## Required task:
Return, word for word, the lines from the line holding "What build123d script" through the line holding "# the switch". Include both end lines and no others.

[Rows from a 3D modeling dataset]
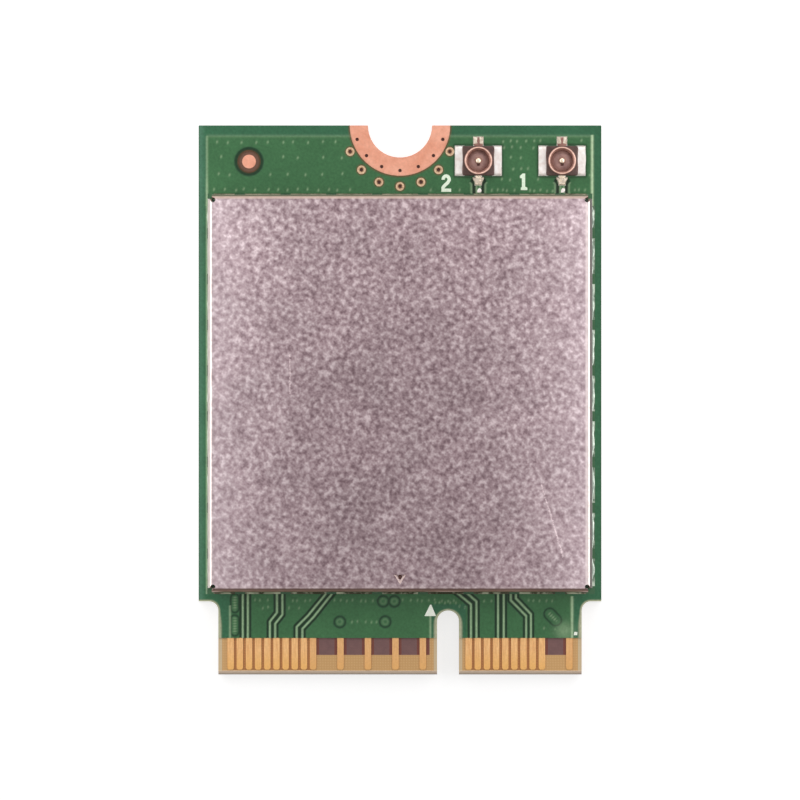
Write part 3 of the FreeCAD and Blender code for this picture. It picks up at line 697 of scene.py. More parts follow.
def edge_wear(x, y):
    """How much the mask draws back at the routed edges of the tongue, its shoulders and its key."""
    across = np.abs(x)
    near_fillet = (across > TONGUE_HALF - 0.2) & (y < SHOULDER_Y + 0.3)
    fillet = np.where(near_fillet, np.hypot(across - FILLET_X, y - FILLET_Y) - FILLET, 9)
    shoulder = np.where(across > FILLET_X, y - SHOULDER_Y, 9)
    key = np.hypot(x - KEY_X, np.maximum(y - KEY_ROUND_Y, 0)) - KEY_RADIUS
    tongue = np.where(y < FILLET_Y, TONGUE_HALF - across, 9)
    width = 0.5 + 0.5 * step(-y, 11.3, 12.4)
    d = np.minimum.reduce([tongue, fillet, shoulder, np.where(y < SHOULDER_Y, key, 9)]) / width
    return 1 - step(d, 0.08, 0.24)


def on_board(x, y):
    """Whether a place lies on the board, its notches and key left out."""
    across = np.abs(x)
    inside = (across < HALF_WIDTH) & (np.abs(y) < HALF_LENGTH)
    in_fillet = (across < FILLET_X) & (y > FILLET_Y)
    rounded = np.hypot(across - FILLET_X, y - FILLET_Y) > FILLET
    inside &= ~((y < SHOULDER_Y) & (across > TONGUE_HALF) & ~(in_fillet & rounded))
    key = (np.abs(x - KEY_X) < KEY_RADIUS) & (y < KEY_ROUND_Y)
    key |= np.hypot(x - KEY_X, y - KEY_ROUND_Y) < KEY_RADIUS
    return inside & ~key & (np.hypot(x, y - HALF_LENGTH) > SCREW_PAD_RADIUS)


def over_key(x, y):
    return y > KEY_ROUND_Y - 1e-6


def in_shoulder(x, y):
    return (np.abs(x) < FILLET_X + 1e-6) & (y > FILLET_Y - 1e-6)


BOARD_ARCS = [(0, HALF_LENGTH, SCREW_PAD_RADIUS), (KEY_X, KEY_ROUND_Y, KEY_RADIUS, over_key)]
BOARD_ARCS += [(s * FILLET_X, FILLET_Y, FILLET, in_shoulder) for s in (-1, 1)]
BOARD_ARCS += [(*place, VIA_WINDOW) for place in VIA_PLACES]


def grid_lines(low, high, pitch, special=()):
    """Evenly spaced lines that give way to the special ones."""
    count = max(1, round((high - low) / pitch))
    fixed = sorted({round(v, 5) for v in (*special, low, high) if low <= v <= high})
    even = [low + (high - low) * i / count for i in range(count + 1)]
    return np.array(sorted(fixed + [v for v in even if min(abs(v - f) for f in fixed) > 0.45 * pitch]))


def skin(name, across, along, keep, arcs, surface, base, replaces=None):
    """A closed plate of mask whose outer face follows a surface of heights, on lines across and along."""
    x, y = np.meshgrid(grid_lines(*across), grid_lines(*along), indexing="ij")
    pitch = along[2]
    kept = keep((x[:-1, :-1] + x[1:, 1:]) / 2, (y[:-1, :-1] + y[1:, 1:]) / 2)
    padded = np.pad(kept, 1)
    cells = [padded[:-1, :-1], padded[1:, :-1], padded[:-1, 1:], padded[1:, 1:]]
    border = np.any(cells, axis=0) & ~np.all(cells, axis=0)
    for cx, cy, r, *part in arcs:
        d = np.hypot(x - cx, y - cy)
        move = border & (np.abs(d - r) < 1.1 * pitch) & (d > 1e-9)
        if part:
            move &= part[0](x, y)
        x[move] = cx + (x[move] - cx) * r / d[move]
        y[move] = cy + (y[move] - cy) * r / d[move]
    height, copper, gap, rim, brown_outline = surface(x, y)
    worn = edge_wear(x, y)
    worn_height = np.where(height > base, base + 0.0056, 0.5 * (height + base))
    height = height + worn * (worn_height - height)
    total = x.size
    index = np.arange(total).reshape(x.shape)
    i, j = np.nonzero(kept)
    a, b, c, d = index[i, j], index[i + 1, j], index[i + 1, j + 1], index[i, j + 1]
    faces = [np.stack([a, b, c, d], 1), np.stack([d, c, b, a], 1) + total]
    for di, dj, p, q in ((-1, 0, d, a), (1, 0, b, c), (0, -1, a, b), (0, 1, c, d)):
        edge = ~padded[i + 1 + di, j + 1 + dj]
        faces.append(np.stack([q[edge], p[edge], p[edge] + total, q[edge] + total], 1))
    faces = np.concatenate(faces)
    if height.mean() < base:
        faces = faces[:, ::-1]
    points = np.concatenate([np.stack([x.ravel(), y.ravel(), level.ravel()], 1)
                             for level in (height, np.full(x.shape, base))])
    used, renumbered = np.unique(faces, return_inverse=True)
    made = piece(name, points[used], renumbered.reshape(faces.shape), "solder_mask", PAINTS["mask"], 0.9,
                 replaces)
    for label, values in (("copper", copper), ("gap", gap), ("rim", rim), ("brown_outline", brown_outline), ("edge", worn)):
        values = np.tile(values.ravel(), 2)[used].astype(np.float32)
        made.data.attributes.new(label, "FLOAT", "POINT").data.foreach_set("value", values)


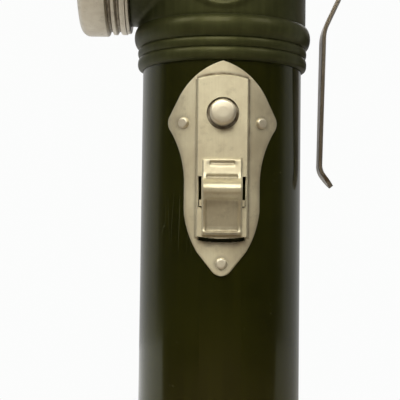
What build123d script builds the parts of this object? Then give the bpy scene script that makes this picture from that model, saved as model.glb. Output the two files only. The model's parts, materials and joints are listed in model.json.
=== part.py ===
from build123d import *
import math
import os

# Right-angle service flashlight for two round cells, in millimetres.
# Origin: centre of the base rim. +Z runs up the battery tube, the lens looks along -Y,
# the switch faces +X and the belt clip is on +Y.

# --- Cells
cell_radius = 16.6
cell_length = 59.5
nub_radius = 4.75
nub_height = 1.5
cell_edge = 1.2

# --- Layers between a cell and the outside of the tube
cell_gap = 0.25
liner_wall = 0.27
strip_gap = 0.08
strip_thickness = 0.3
insulator_gap = 0.06
insulator_thickness = 0.2
tube_gap = 0.04
tube_wall = 0.7

# --- Fits
part_gap = 0.05
running_gap = 0.06
seat_gap = 0.02

# --- End cap
recess_depth = 3.2
recess_radius = 15.6
cap_wall = 0.9
cap_skirt_wall = 0.95
cap_band_stand = 0.9
cap_band_height = 10.5
cap_length = 24.0
cap_corner = 2.6
cap_turns = 3
cap_pitch = 3.0
cap_cover = 1.0
gasket_thickness = 1.2
cap_shoulder_width = 1.65
spring_height = 25.4
spring_wire = 1.2
spring_foot_radius = 14.4
spring_top_radius = 9.6
spring_turns = 5
spare_flange = 0.6

# --- Hanger ring in the base
hanger_wire = 1.0
hanger_radius = 10.5
hanger_chord = 8.0
hanger_offset = 2.5
hanger_height = 1.7
saddle_gap = 0.08
saddle_wall = 0.5
saddle_width = 6.0
saddle_foot = 3.2

# --- Collar and head
stop_thickness = 1.2
stop_stand = 0.9
collar_height = 10.0
collar_overlap = 12.4
collar_wall = 0.75
collar_ridge = 0.5
collar_ridges = ((1.35, 1.35), (3.85, 1.25))
collar_bead = 1.2
collar_bead_start = 4.8
head_wall = 0.8
neck_stand = 1.0
dome_stand = 0.4
barrel_radius = 24.6
barrel_rise = 0.8
barrel_stand = 2.0
flare_length = 12.0
boss_radius = 10.5
boss_height = 0.35
boss_rise = 21.5

# --- Lens end
mouth_length = 6.9
flange_thickness = 0.5
lens_gasket_thickness = 1.2
lens_thickness = 2.2
lip_thickness = 1.0
ring_wall = 2.4
ring_window = 2.0
ring_corner = 2.7
ring_band = 6.5
lens_turns = 2
lens_pitch = 2.5

# --- Lamp, socket and reflector
lamp_base_radius = 4.7
lamp_base_length = 9.5
lamp_tip_length = 1.5
lamp_tip_radius = 1.6
globe_radius = 5.75
globe_height = 15.3
glass_wall = 0.5
socket_gap = 0.1
socket_wall = 0.5
socket_flange = 2.2
socket_length = 8.7
focal_length = 6.3
reflector_rim = 23.0
reflector_wall = 0.5
insulator_radius = 8.0
contact_thickness = 0.4
contact_width = 6.0

# --- Switch plate, measured down from its upper tip
plate_drop = 0.55
plate_thickness = 0.6
plate_length = 47.9
ear_drop = 13.7
ear_half = 12.2
waist_drop = 26.7
waist_length = 6.7
waist_half = 8.4
foot_half = 5.33
foot_drop = 42.7
tip_half = 2.3
tip_drop = 46.5
platform_half = 5.8
platform_start = 4.0
platform_end = 39.6
platform_stand = 2.3
platform_arch = 0.9
platform_edge = 0.5
rivet_head = 1.5
rivet_shank = 0.75
ear_rivet_drop = 13.8
ear_rivet_arc = 9.0
foot_rivet_drop = 45.1
opening_half = 4.6
opening_start = 7.0
opening_end = 36.0

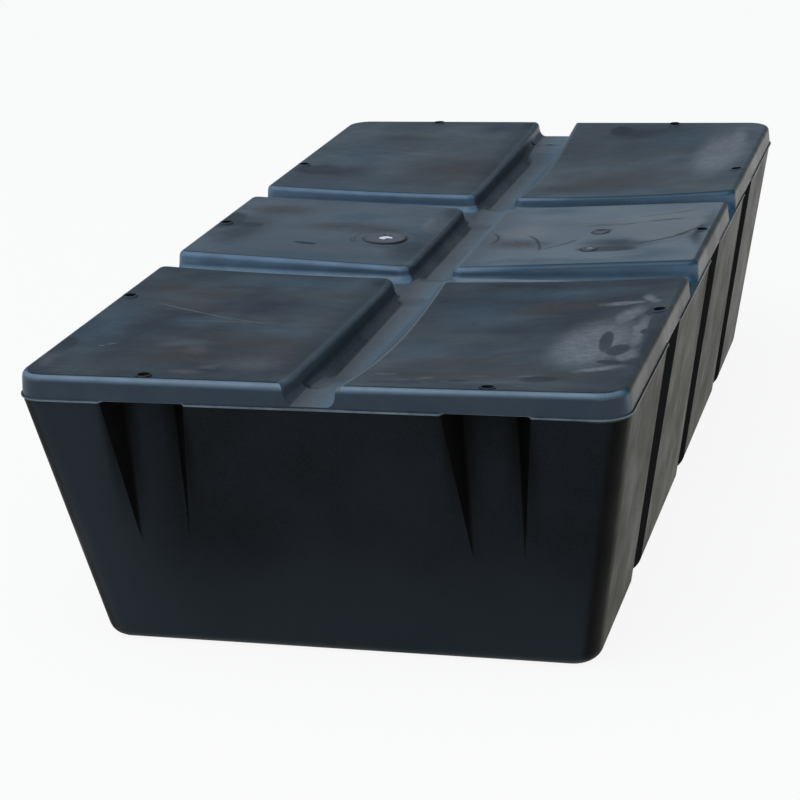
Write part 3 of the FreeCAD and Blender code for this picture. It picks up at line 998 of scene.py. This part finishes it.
# %% Gloss and relief of the deck
deck_gloss = 0.4
rough = ramp(tree, noise(tree, where, 9.0, 5.0, 0.6), 0.3, 0.7, 0.34, 0.48)
edge_line = times(tree, times(tree, lip, top), endwise)
rough = calc(tree, "MAXIMUM", rough, times(tree, most(tree, [edge_line, bore]), 0.9))
rough = plus(tree, rough, times(tree, times(tree, brown, flat), 0.12))
tree.links.new(rough, shader.inputs["Roughness"])
shader.inputs["Specular IOR Level"].default_value = deck_gloss

ripple = noise(tree, where, 22.0, 3.0, 0.5)
grain = noise(tree, where, 650.0, 2.0, 0.5)
add_relief(tree, shader, plus(tree, ripple, times(tree, grain, 0.05)), 0.45, 0.003)
print("finish of the deck:", len(tree.nodes), "nodes")

# %% [markdown]
# ## Finish of the tub
# Below the parting line the plastic is painted nearly black, darker than the
# deck: painted shade, as the end walls lean down and away from the sky. It is a
# little greyer at the foot, a painted reflection of the floor, and greyer at the
# left, and darkest in the flutes of the end walls, where shade is painted in. The
# long side walls are painted a warm brown, the light from the right, with streaks
# and clouds in it. The walls could be cut into pieces of their own, but a mask by
# the way they face needs no seam.

# %% Masks of the tub
side_taper = 0.2
tub_material, tree, shader, where = new_finish("black_polyethylene_tub")
normal = facing(tree)
place = coordinates(tree, where)
from_taper = calc(tree, "SUBTRACT", unsigned(tree, place[0]), times(tree, place[2], side_taper))
outer_side = fade_in(tree, from_taper, 0.196, 0.225)
sideways = calc(
    tree, "MAXIMUM", outside(tree, normal[0], 0.86, 0.985), fade_in(tree, place[2], 0.2755, 0.2765))
sideways = times(tree, sideways, outer_side)
print("tub masks:", len(tree.nodes), "nodes")

# %% Tones of the tub's end walls
# The end walls are painted darker than the deck, as shade; the grey at the foot is a painted
# reflection of the floor.
tub_shade_black, tub_shade_grey = (0.0040, 0.0052, 0.0068), (0.0105, 0.0135, 0.0170)
floor_reflection_grey, left_grey = (0.018, 0.025, 0.031), (0.024, 0.031, 0.038)
corner_grey = (0.014, 0.016, 0.016)
# Painted shade in the flutes and on their side faces.
flute_shade_black, flute_side_shade = (0.0006, 0.0008, 0.0010), (0.0002, 0.0004, 0.0006)
flute_line = 0.170

broad = noise(tree, where, 6.0, 4.0, 0.55)
fine = noise(tree, where, 420.0, 2.0, 0.6)
tone = fade_in(tree, plus(tree, broad, times(tree, fine, 0.5)), 0.5, 1.0)
colour = mix(tree, tone, tub_shade_black, tub_shade_grey)
colour = mix(tree, fade_out(tree, place[2], 0.0, 0.16, 0.85), colour, floor_reflection_grey)
colour = mix(tree, ramp(tree, place[0], -0.255, -0.130, 0.85, 0.05), colour, left_grey)
from_flute = from_pair_of_lines(tree, place[0], flute_line)
in_flute = strip(tree, from_flute, 0.008, 0.026, 0.038, 0.050)
in_flute = times(tree, in_flute, fade_in(tree, place[2], 0.12, 0.27, 0.95))
colour = mix(tree, in_flute, colour, flute_shade_black)
colour = mix(tree, outside(tree, normal[0], 0.30, 0.60), colour, flute_side_shade)
at_corner = fade_out(tree, unsigned(tree, place[1]), 0.48, 0.53, 0.7)
colour = mix(tree, times(tree, outer_side, at_corner), colour, corner_grey)
print("end walls:", len(tree.nodes), "nodes")

# %% Painted light on the side walls, gloss and relief
# The side walls' warm brown is painted light from the right, paler towards the back; its streaks
# and clouds vary at random.
side_light_low, side_light_brown = (0.023, 0.022, 0.014), (0.066, 0.063, 0.042)
side_light_pale = (0.150, 0.146, 0.124)
tub_gloss = 0.05

streaks = noise(tree, stretched(tree, where, (1.0, 40.0, 2.0)), 3.0, 5.0, 0.6)
tone = plus(tree, tone, ramp(tree, streaks, 0.35, 0.7, -0.3, 0.3))
side_light = mix(tree, tone, side_light_low, side_light_brown)
side_light = mix(tree, fade_in(tree, place[1], 0.05, 0.55, 0.7), side_light, side_light_pale)
tree.links.new(mix(tree, sideways, colour, side_light), shader.inputs["Base Color"])
rough = ramp(tree, noise(tree, where, 14.0, 4.0, 0.6), 0.3, 0.7, 0.42, 0.58)
tree.links.new(rough, shader.inputs["Roughness"])
shader.inputs["Specular IOR Level"].default_value = tub_gloss
ripple = noise(tree, where, 18.0, 3.0, 0.5)
add_relief(tree, shader, plus(tree, ripple, times(tree, fine, 0.06)), 0.3, 0.003)
print("finish of the tub:", len(tree.nodes), "nodes")

# %% [markdown]
# ## Dress the moulding
# Now the shell's copy is cut, bent and given both finishes. Each face takes one
# of them by its height: below the parting line it belongs to the tub, unless it
# is a channel's floor, which dips lower than that line.

# %% Make the skin
grid_across, grid_along = 0.008, 0.012
channel_band, inner_x, inner_y = 0.04, 0.29, 0.59

finishes = [deck_material, tub_material]
skin = bent_piece("moulded_skin", "shell", finishes, grid_across, grid_along)
centres = np.empty(len(skin.data.polygons) * 3, np.float32)
skin.data.polygons.foreach_get("center", centres)
x, y, z = np.abs(centres.reshape(-1, 3).T)
in_channels = (np.minimum(x, np.abs(y - cross_channel)) < channel_band) & (z > bend_from)
in_channels &= (x < inner_x) & (y < inner_y)
is_tub = ((z < parting - 0.001) & ~in_channels).astype(np.int32)
skin.data.polygons.foreach_set("material_index", is_tub)
print("faces of the tub", int(is_tub.sum()))

# %% [markdown]
# ## Foam
# The foam is white beads pressed together. It shows only in the fill plug's
# open middle, with a painted shadow of the opening's rim at one side. Modelling
# each bead would cost thousands of faces that nobody sees, so Voronoi cells draw
# them. The foam bends with the skin, because it lies against it.

# %% Finish of the foam
beads_per_metre = 300.0
bead_white, seam_grey, opening_shadow_blue = (0.92, 0.93, 0.94), (0.76, 0.78, 0.80), (0.020, 0.040, 0.080)
fill_x, fill_y = plug_places["fill_plug"]
# A painted shadow of the opening's rim, dark blue, on the foam.
shadow_x, shadow_y, shadow_reach = fill_x + 0.0045, fill_y - 0.0040, 0.0060

foam_finish, tree, shader, where = new_finish("white_foam_beads")
beads = add_node(tree, "ShaderNodeTexVoronoi", None, {"Vector": where, "Scale": beads_per_metre})
colour = mix(tree, fade_in(tree, beads, 0.2, 0.7), bead_white, seam_grey)
opening_shadow = spot(tree, shaken(tree, where, 200.0, 0.001), shadow_x, shadow_y, shadow_reach, shadow_reach)
tree.links.new(mix(tree, opening_shadow, colour, opening_shadow_blue), shader.inputs["Base Color"])
add_relief(tree, shader, beads, 0.6, 0.001, invert=True)
shader.inputs["Roughness"].default_value = 0.9
print("finish of the foam:", len(tree.nodes), "nodes")

# %% Make the foam block
foam_grid = 0.03
foam = bent_piece("foam_block", "foam_core", [foam_finish], foam_grid, foam_grid)
print("foam block", [round(v, 3) for v in foam.dimensions])

# %% [markdown]
# ## Plugs
# The plugs keep their CAD meshes and only get a finish. The fill plug was welded
# in and is a dull blue grey, with a painted shadow along one side of its rim. The
# two vent plugs are darker, each with painted shade along its rim. One has a
# painted pale glint in its middle and the other painted shade at its far side.
# They could have three finishes, but they differ only in tones, so one function
# makes all three.

# %% One finish for every plug
# Painted shadow under the raised side of each plug's rim.
rim_shadow_black = (0.004, 0.005, 0.007)
plug_gloss = 0.4


def plug_finish(name, place, radius, dark, pale, lean, details):
    material, tree, shader, where = new_finish(name)
    tone = fade_in(tree, noise(tree, where, 120.0, 5.0, 0.65), 0.3, 0.7)
    colour = mix(tree, tone, dark, pale)
    across = coordinates(tree, local_place(tree, where, *place, 0, radius, radius))
    toward = calc(
        tree, "SUBTRACT", times(tree, across[0], lean[0]), times(tree, across[1], -lean[1]))
    rim = ring(tree, shaken(tree, where, 80.0, 0.002), *place, 0.97 * radius, 0.13 * radius)
    rim = times(tree, rim, ramp(tree, toward, -0.1, 0.6, 0.25, 1.0))
    colour = mix(tree, times(tree, rim, 0.9), colour, rim_shadow_black)
    for x, y, size_x, size_y, shade in details:
        near = shaken(tree, where, 200.0, 0.001)
        mark = spot(tree, near, place[0] + x, place[1] + y, size_x, size_y)
        colour = mix(tree, mark, colour, shade)
    tree.links.new(colour, shader.inputs["Base Color"])
    tree.links.new(ramp(tree, tone, 0.0, 1.0, 0.40, 0.62), shader.inputs["Roughness"])
    shader.inputs["Specular IOR Level"].default_value = plug_gloss
    add_relief(tree, shader, tone, 0.25, 0.001)
    return material


print("helper: plug_finish")

# %% [markdown]
# Each plug has its dark and pale tone, the side on which the painted shadow
# under its rim falls, and its own small marks of painted shade and highlight. A
# mark holds its place from the plug's middle, its half sizes in metres and its
# tone.

# %% Finish of the plugs
# Painted shade near a rim, and a painted highlight.
far_rim_shade, glint = (0.003, 0.004, 0.006), (0.180, 0.240, 0.300)
plug_looks = {
    "fill_plug": (
        (0.064, 0.076, 0.096), (0.112, 0.124, 0.150), (0.7, -0.7),
        ((-0.004, 0.011, 0.003, 0.0022, far_rim_shade), (0.003, 0.0125, 0.002, 0.0018, far_rim_shade))),
    "vent_plug_front": (
        (0.036, 0.046, 0.058), (0.080, 0.096, 0.114), (-0.7, 0.7),
        ((0.001, 0.001, 0.0050, 0.0040, glint),)),
    "vent_plug_back": (
        (0.060, 0.076, 0.092), (0.100, 0.120, 0.140), (0.0, 1.0),
        ((0.0, 0.0068, 0.0100, 0.0062, far_rim_shade),)),
}
for node_name, looks in plug_looks.items():
    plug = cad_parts[node_name]
    finish = plug_finish(node_name + "_worn", plug_places[node_name], plug_radii[node_name], *looks)
    plug.data.materials.clear()
    plug.data.materials.append(finish)
print("plugs dressed", list(plug_looks))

## Complete output:
What build123d script builds the parts of this object? Then give the bpy scene script that makes this picture from that model, saved as model.glb. Output the two files only. The model's parts, materials and joints are listed in model.json.
=== part.py ===
from build123d import *
import math
import os

# Right-angle service flashlight for two round cells, in millimetres.
# Origin: centre of the base rim. +Z runs up the battery tube, the lens looks along -Y,
# the switch faces +X and the belt clip is on +Y.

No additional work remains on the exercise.